ASOS's freezing rain detectors are of the vibrating-probe type used in aircraft icing detectors. When freezing rain adheres to the probe, the vibration slows down and the sensor issues a freezing rain report. Unfortunately, anything adhering to the probe will have the same effect - frost, spider webs, bird droppings, and so on.
I know that all of this may sound like bad news. However, both the National Weather Service and the FAA are aware of the problems mentioned above - and more - and are working on fixes. Besides, there are real advantages to ASOS. These units work 24 hours a day. They don't take vacation, go on strike, or call in sick - unless their equipment is malfunctioning. As with AWOS, we have more data more often, and this helps to boost both our forecasting ability and the research community in the quest for better weather prediction. It's ASOS's time-based observation logic together with the sheer density of observations that tilts ASOS's accuracy over that of humans in the long run.

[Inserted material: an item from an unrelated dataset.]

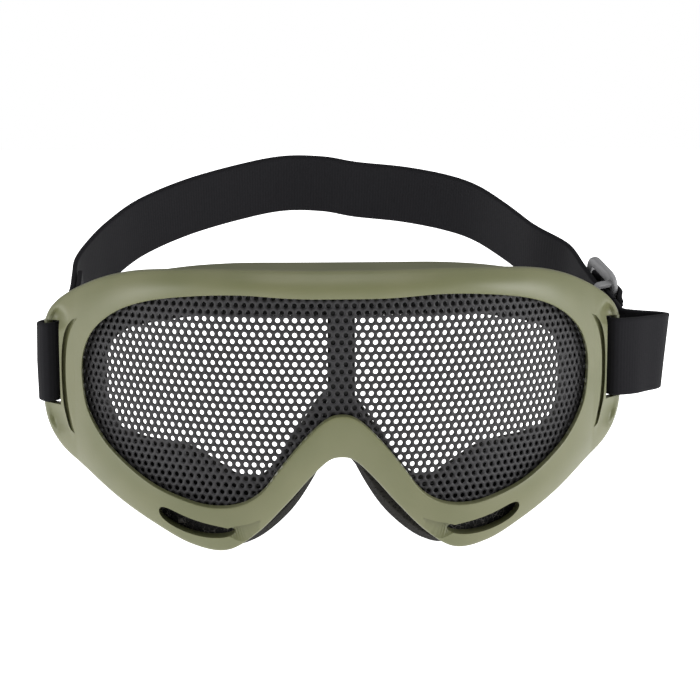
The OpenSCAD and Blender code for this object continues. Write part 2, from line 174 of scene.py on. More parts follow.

Observers say that ASOS is accurate when stable VFR weather prevails. But when the weather changes rapidly, as in frontal situations or when convective weather crops up, be prepared to get erroneous information from an ASOS.
The biggest single piece of advice for pilots approaching airports with ASOS: Listen to the broadcast for at least 10 minutes - or at 10-minute intervals - if the weather is poor, marginal, or changing. If the readings are all over the place, don't trust them. If they are consistent, then the time-averaging logic is working as advertised and you can expect the actual conditions to correspond roughly with those being reported. And always be ready to go around.